Unit 1 - Exploring Management - Chapter 3 Flashcards
What did Kanter say about change?
Change is disturbing when it is done to us, exhilerating when it is done by us.
What three circumstances did Zajac suggest where change can become excessive?
1) A company changes despite suggestions that it might not be required.
2) One element is changed rightly, but other affected parts are changed badly.
3) Change for the sake of change.
How did Strange distinguish types of change?
1) By rate of occurence
2) By scale
3) By how change happens
What categories did By identify in the “rate of occurence” characteristic?
1) Discontinuous Change
Large changes separated by periods of stability
2) Incremental Change
The ability to adapt strategies to meet demands of internal and external market
3) Bumpy Incremental Change
Periods of relative quiet followed by acceleration in pace of change at org level
4) Continuous Change
Ability at dept/org level to constantly react to internal/external pressure to change
Kaizen
Continuous Improvement
5) Bumpy Continuous Change
Periods of relative quiet followed by acceleration in pace of continual change
What categories for “change characterised by scale” did Dunphy and Stace propose?
1) Fine-tuning
Ongoing process
Change takes place at dept level to adapt to orgs overall strategy
2) Incremental change
Occurs on gradual, predictable basis
Can include distinct changes to process
Does not include radical change at org level.
3) Modular Transformation
Major shift if one or more depts
4) Corporate Transformation.
Radical change to corporate business strategy.
How is “how change occurs” split out?
1) Planned
2) Unplanned
Sketch Lewins Unfreeze-Change-Refreeze model
What are the criticisms of Lewin’s model?
Adopts a static view of how organisations operate.
Weick and Quinn suggested it should be relabelled “freeze, rebalance, unfreeeze” due to modern continuous change.
Balogun & Hope Haily recommended removing ideas of organisations ever being frozen.
Sketch Balogun and Hope Haily’s iterative model of change.
Describe how Balogun & Hope Haily’s model moves on from Lewin’s unfreeze-change-refreeze model.
the linear and unidirectional idea is replaced showing the stages as an iterative process rather than linear or sequential
What are common critiques of all change models?
They assume change is required
They assume that all stakeholders are committed to making change happen
They close down conversation about whether the change is required
They assume all members of an org are working towards the same outcome
What three general factors should we consider when choosing an approach for change?
1) Scale
2) Speed
3) Direction
…of proposed changes.
What are the three parts of Beer & Noriah’s model?
Theory E - hard
Theory O - Soft
Combined E&O
What are the dimensions of change considered in Beer & Noriah?
Goals
Leadership
Focus
Process
Reward System
Use of Consultants
What did Theories E, O and Combined say about Goals in Beer & Noriah?
Theory E
- Maximise Shareholder value
Theory O
- Develop organisational capabilities
Combined
- Explicity embrace the paradox beteeen economic value and organisational capability.

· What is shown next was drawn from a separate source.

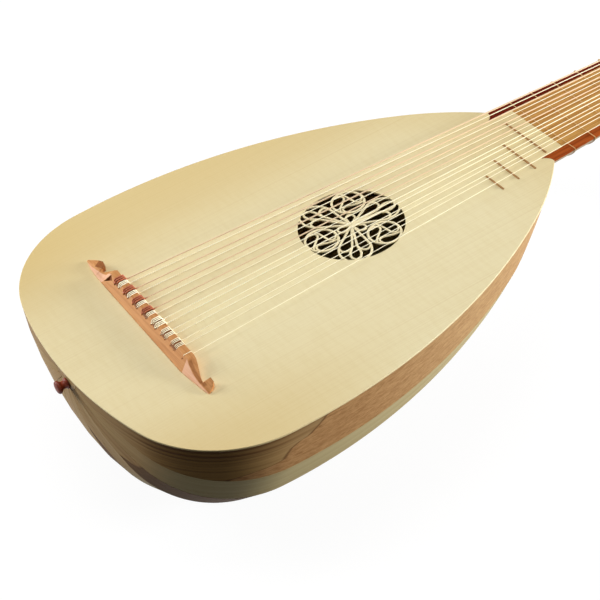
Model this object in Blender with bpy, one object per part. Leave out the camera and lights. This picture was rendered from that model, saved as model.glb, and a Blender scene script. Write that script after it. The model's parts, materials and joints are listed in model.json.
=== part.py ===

What did theories E, O and combined say about “Leadership” in Beer and Noriah’s model?
Theory E
- Manage change from top down
Theory O
- Encourage participation from bottom up
Combined
- Set direction from the top and engage the people below.
What did Theories E, O and Combined from Beer and Noriah’s model say about “Focus”?
Theory E
- Emphasise structure and systems
Theory O
- Build up corporate culture: employee’s behaviour/attitudes
Combined
- Focus simultaniously on the hard (structure and systems) and soft (corporate culture)
What did Theories E, O and Combined from Beer and Noriah’s model say about “Process”?
Theory E
- Plan/establish programs
Theory O
- Experiment and evolve
Combined
- Plan for spontaneity
What did Theories E, O and Combined from Beer and Noriah’s model say about “Reward System”?
Theory E
- Motivate through financial incentives
Theory O
- Motivate through commitment (pay as faiar exchange)
Combined
- Use incentives to reinforce change but not drive it
What did Theories E, O and Combined from Beer and Noriah’s model say about “Use of consultants”?
Theory E
- Consultants analyse problems/shape solutions
Theory O
- Consultants support management in shaping solutions
Combined
- Consultants are resources who may empower employees
What does ‘E’ stand for in Theory E?
Economic Power
What does ‘O’ stand for in Theory ‘O’?
Organisational Capability
What do Beer and Noriah claim is increasingly the only legitimate measure of corporate success
Shareholder value
What are the main criticisms of Theory E/O?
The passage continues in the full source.